Brutal and erotic, ‘The Prince’ is a throwback to queer potboilers

ARNOLD WAYNE JONES | Executive Editor

Anyone who has ever seen Oz knows that prison (at least cinemaprisons) can be a scary, violent, yet erotic location. If we’re being honest, somehow, that combination actually makes the taboos more exciting. For Jaime (Juan Carlos Maldonado), all those things are true. He’s 20 and pretty and newly-sentenced to a high-security prison in Chile, circa 1970. His first day in lockup is no picnic, but he’s guided through the process by The Stallion, an older inmate who shows him the ropes … but at a price. Jamie is expected to be his punk, to the frustration of The Stallion’s current boy-toy, who quickly gets exiled. Jaime gets clothes and sleeping privileges and protection and a nickname (The Prince) … and nightly sexual assaults.

It’s not like such exploitation is new to him. Even before he landed in jail, Jamie used sex to get what he wanted — clothes from older women or the attentions of hot guys, including one called The Gypsy, whom Jamie mysteriously murdered (it’s why he got sentenced to prison).

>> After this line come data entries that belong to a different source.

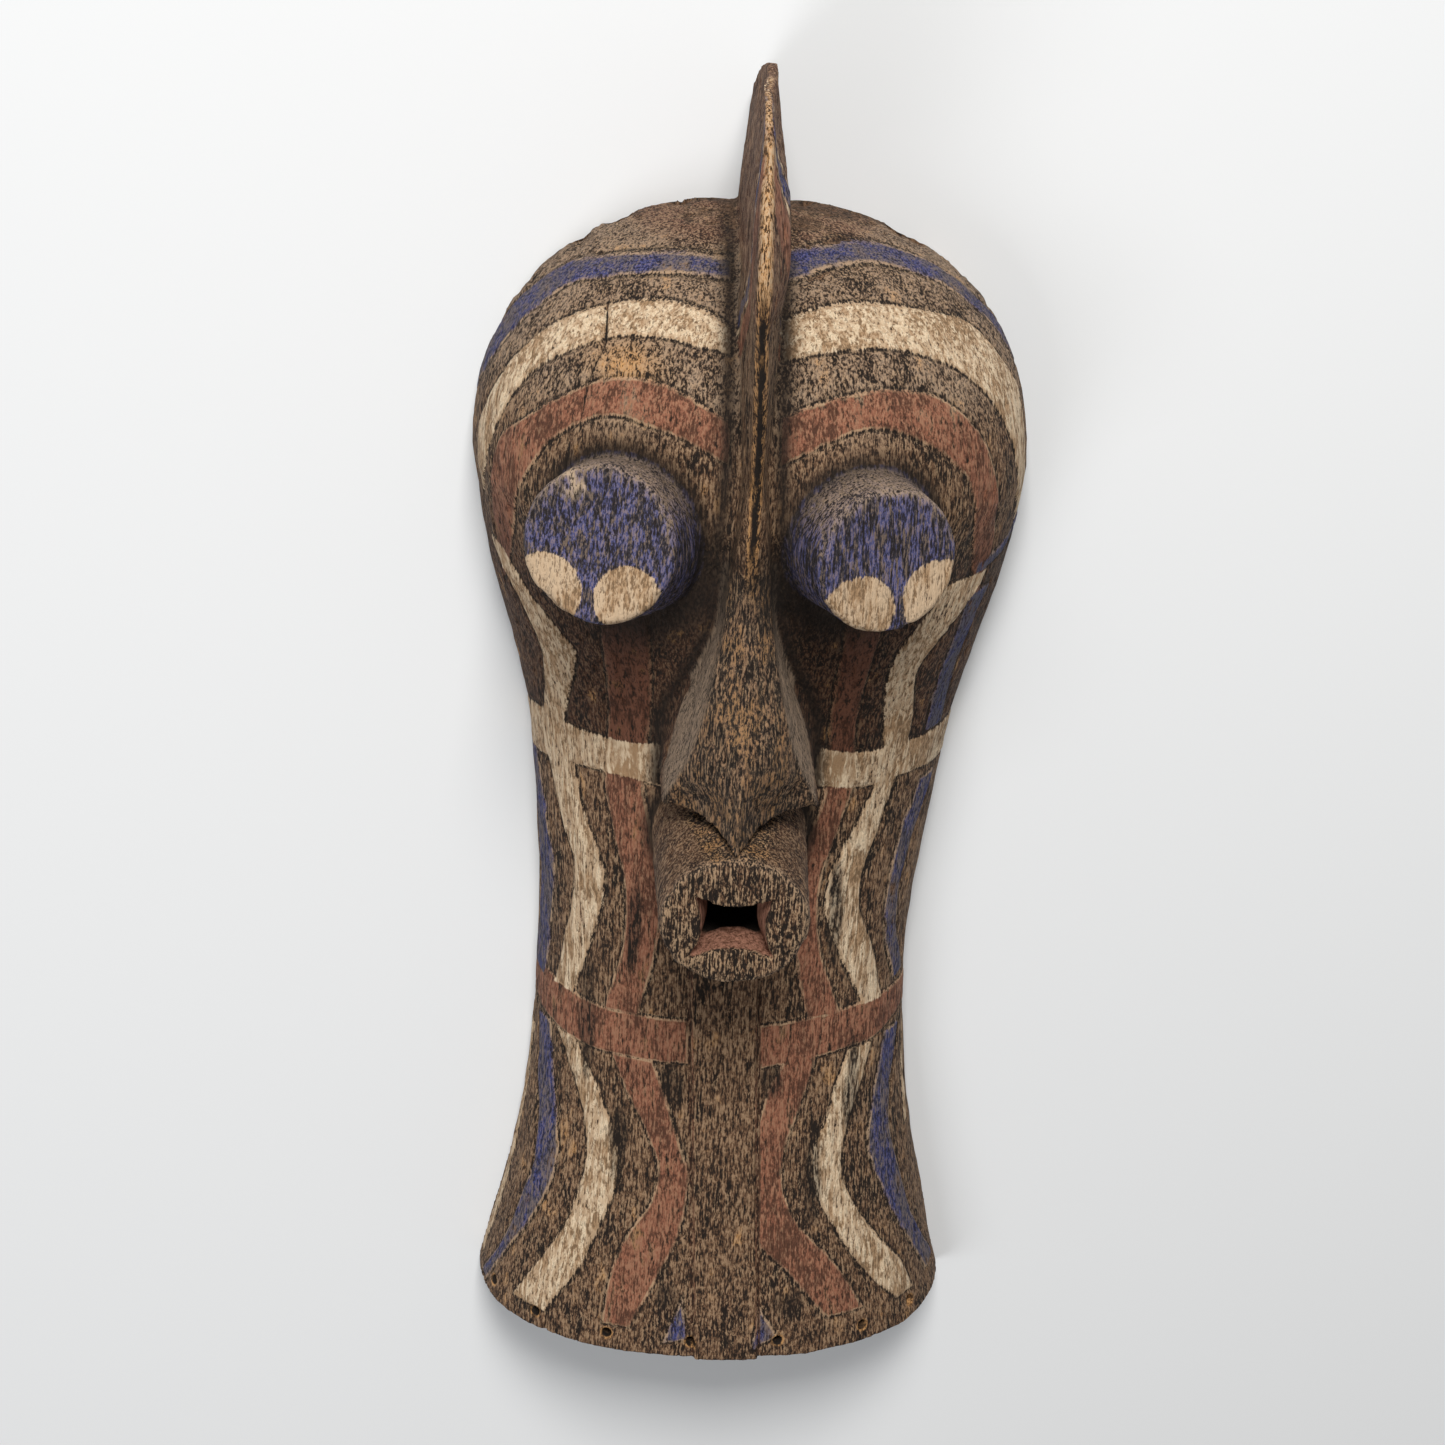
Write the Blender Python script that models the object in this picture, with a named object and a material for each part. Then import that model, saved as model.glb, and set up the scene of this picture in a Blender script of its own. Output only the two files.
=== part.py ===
"""A tall carved wooden face mask with a crest, round eyes and a spout mouth.

The mask lies on its back on the plane Z = 0. Y runs from the chin rim up to
the crest, X to the viewer's right, and Z out of the face. Lengths are metres.
"""
import math

import bmesh
import bpy
from mathutils import Matrix, Vector

# Overall places along Y, with the middle of the whole mask at zero.
CHIN_Y = -0.4725
CROWN_Y = 0.3625

# The forehead dome, widest and deepest at the brow.
BROW_Y = 0.195
BROW_HALF_WIDTH = 0.185
BROW_DEPTH = 0.170
DOME_ROUNDNESS = 2.2

# The face below the brow: half-width and depth at each named height.
EYE_Y = 0.125
EYE_HALF_WIDTH = 0.175
EYE_DEPTH = 0.148
CHEEK_Y = 0.035
CHEEK_HALF_WIDTH = 0.153
CHEEK_DEPTH = 0.116
MOUTH_Y = -0.060
MOUTH_HALF_WIDTH = 0.140
MOUTH_DEPTH = 0.108
NECK_Y = -0.185
NECK_HALF_WIDTH = 0.1335
NECK_DEPTH = 0.101
THROAT_Y = -0.320
THROAT_HALF_WIDTH = 0.144
THROAT_DEPTH = 0.106
CHIN_HALF_WIDTH = 0.1765
CHIN_DEPTH = 0.125

# The nose, mouth and neck lie a little left of the head's own middle.
CENTRE_X = -0.004
CHEEK_CENTRE_X = 0.001
BROW_CENTRE_X = 0.000
CROWN_CENTRE_X = -0.002

# Each section is a rounded arch, a little squarer than an ellipse.
ARCH_SQUARENESS = 2.3

# The hollow behind the face.
SIDE_WALL = 0.016
FACE_WALL = 0.020
CROWN_WALL = 0.026

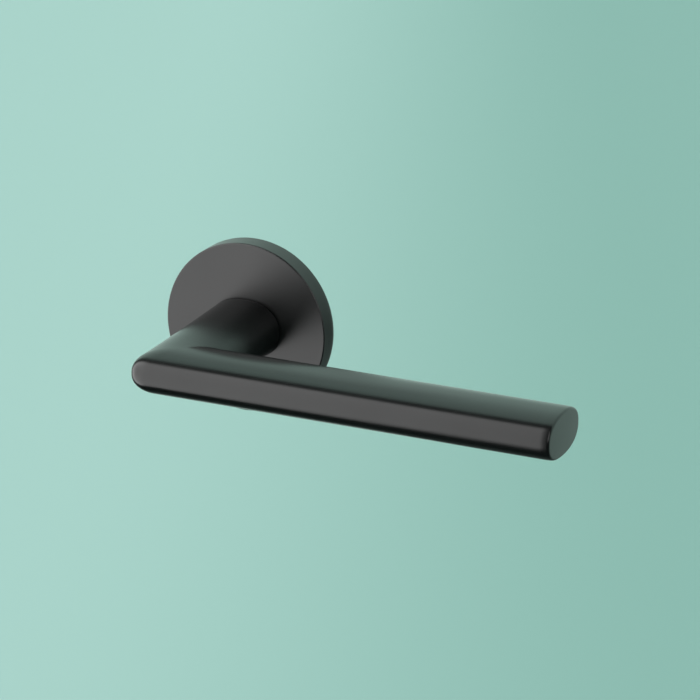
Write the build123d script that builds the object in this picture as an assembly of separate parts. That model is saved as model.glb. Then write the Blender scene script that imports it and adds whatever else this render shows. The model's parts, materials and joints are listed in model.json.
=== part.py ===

Based on an underground Chilean novel, The Prince is a gritty and titillating homoerotic drama, an engaging throwback to the queer pulp fiction of the past which entertained and enticed closeted (and out) gay men for decades. Erotic, yes, though not exactly sexy — despite the predominance of full-front nudity, the violence and meanness, as well as the desperation, can be brutal as well as sad. In that way, it fully conjures the reality of prison life, where sex doesn’t equate to romance but power.

South American gay prison dramas have a minor history, and The Prince shares some common ground with Kiss of the Spider Woman, beyond the setting, the era and sexual encounters, including how Jaime entertains his cellmate with stories and the specter of betrayal. And the cruelty and corruption of the prison guards feel especially poignant at this point in history.

The director, Sebastian Munoz del Rio, cribs concepts and themes from the works of Jean Genet (who was previously explored by the experimental gay filmmaker Rainer Werner Fassbinder), and he’s about as daring in his unflinching frankness. But if the film lacks visual nuance, it does have a sense for character. Jaime is a selfish narcissist in the flashbacks to his pre-prison life. We’ve all met guys like him before. We like to think they’ll learn. Few learn so definitely the hard way.

Available on disc and streaming Tuesday.